What is being asked | Make an exact copy of all the data.

Given data |
—————

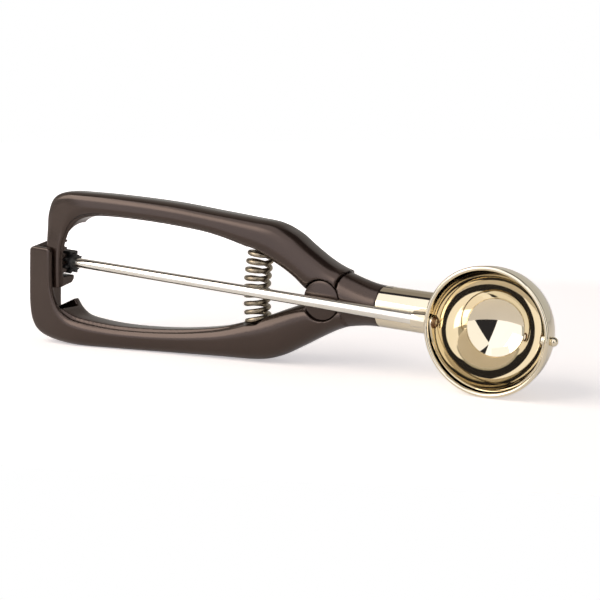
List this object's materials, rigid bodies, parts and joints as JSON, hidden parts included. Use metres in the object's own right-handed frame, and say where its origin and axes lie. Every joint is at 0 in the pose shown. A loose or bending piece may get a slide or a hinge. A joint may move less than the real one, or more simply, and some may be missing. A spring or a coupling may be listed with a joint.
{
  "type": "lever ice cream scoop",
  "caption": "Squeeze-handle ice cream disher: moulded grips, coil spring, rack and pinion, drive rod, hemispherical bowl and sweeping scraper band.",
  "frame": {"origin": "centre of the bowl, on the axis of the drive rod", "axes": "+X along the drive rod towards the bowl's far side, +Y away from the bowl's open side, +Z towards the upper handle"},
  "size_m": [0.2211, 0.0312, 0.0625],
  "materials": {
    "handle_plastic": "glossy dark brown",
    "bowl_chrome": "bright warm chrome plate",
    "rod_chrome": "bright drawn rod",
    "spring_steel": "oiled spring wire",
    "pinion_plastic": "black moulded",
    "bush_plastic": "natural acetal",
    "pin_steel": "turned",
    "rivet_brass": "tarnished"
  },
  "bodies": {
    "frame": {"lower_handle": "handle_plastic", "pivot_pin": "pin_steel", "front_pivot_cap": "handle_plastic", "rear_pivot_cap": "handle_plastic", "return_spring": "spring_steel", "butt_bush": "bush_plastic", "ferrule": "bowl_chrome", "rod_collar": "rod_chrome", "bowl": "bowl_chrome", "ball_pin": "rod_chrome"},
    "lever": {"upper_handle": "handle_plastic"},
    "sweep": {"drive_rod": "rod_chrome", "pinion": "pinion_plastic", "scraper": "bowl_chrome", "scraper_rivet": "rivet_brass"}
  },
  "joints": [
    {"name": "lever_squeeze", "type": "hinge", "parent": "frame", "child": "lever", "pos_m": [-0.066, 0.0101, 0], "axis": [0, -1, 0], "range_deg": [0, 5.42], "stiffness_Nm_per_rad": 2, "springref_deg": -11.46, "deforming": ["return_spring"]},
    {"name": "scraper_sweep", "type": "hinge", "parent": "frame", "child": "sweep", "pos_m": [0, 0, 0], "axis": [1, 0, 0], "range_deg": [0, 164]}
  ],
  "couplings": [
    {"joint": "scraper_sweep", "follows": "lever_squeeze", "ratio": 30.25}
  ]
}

—————

Result for this exercise |
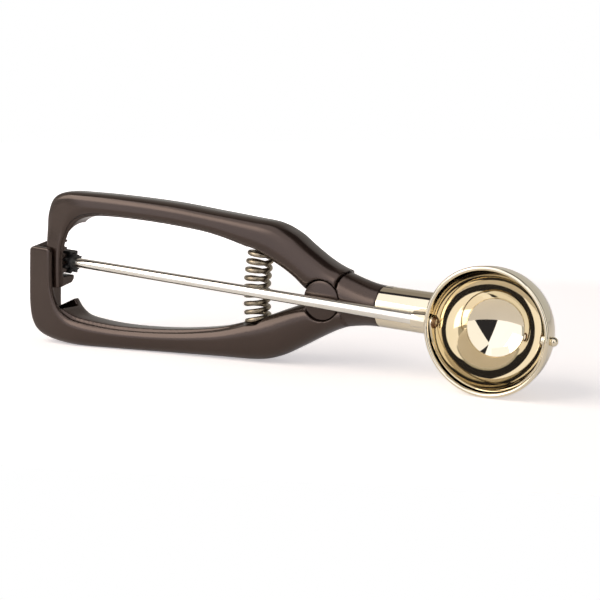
List this object's materials, rigid bodies, parts and joints as JSON, hidden parts included. Use metres in the object's own right-handed frame, and say where its origin and axes lie. Every joint is at 0 in the pose shown. A loose or bending piece may get a slide or a hinge. A joint may move less than the real one, or more simply, and some may be missing. A spring or a coupling may be listed with a joint.
{
  "type": "lever ice cream scoop",
  "caption": "Squeeze-handle ice cream disher: moulded grips, coil spring, rack and pinion, drive rod, hemispherical bowl and sweeping scraper band.",
  "frame": {"origin": "centre of the bowl, on the axis of the drive rod", "axes": "+X along the drive rod towards the bowl's far side, +Y away from the bowl's open side, +Z towards the upper handle"},
  "size_m": [0.2211, 0.0312, 0.0625],
  "materials": {
    "handle_plastic": "glossy dark brown",
    "bowl_chrome": "bright warm chrome plate",
    "rod_chrome": "bright drawn rod",
    "spring_steel": "oiled spring wire",
    "pinion_plastic": "black moulded",
    "bush_plastic": "natural acetal",
    "pin_steel": "turned",
    "rivet_brass": "tarnished"
  },
  "bodies": {
    "frame": {"lower_handle": "handle_plastic", "pivot_pin": "pin_steel", "front_pivot_cap": "handle_plastic", "rear_pivot_cap": "handle_plastic", "return_spring": "spring_steel", "butt_bush": "bush_plastic", "ferrule": "bowl_chrome", "rod_collar": "rod_chrome", "bowl": "bowl_chrome", "ball_pin": "rod_chrome"},
    "lever": {"upper_handle": "handle_plastic"},
    "sweep": {"drive_rod": "rod_chrome", "pinion": "pinion_plastic", "scraper": "bowl_chrome", "scraper_rivet": "rivet_brass"}
  },
  "joints": [
    {"name": "lever_squeeze", "type": "hinge", "parent": "frame", "child": "lever", "pos_m": [-0.066, 0.0101, 0], "axis": [0, -1, 0], "range_deg": [0, 5.42], "stiffness_Nm_per_rad": 2, "springref_deg": -11.46, "deforming": ["return_spring"]},
    {"name": "scraper_sweep", "type": "hinge", "parent": "frame", "child": "sweep", "pos_m": [0, 0, 0], "axis": [1, 0, 0], "range_deg": [0, 164]}
  ],
  "couplings": [
    {"joint": "scraper_sweep", "follows": "lever_squeeze", "ratio": 30.25}
  ]
}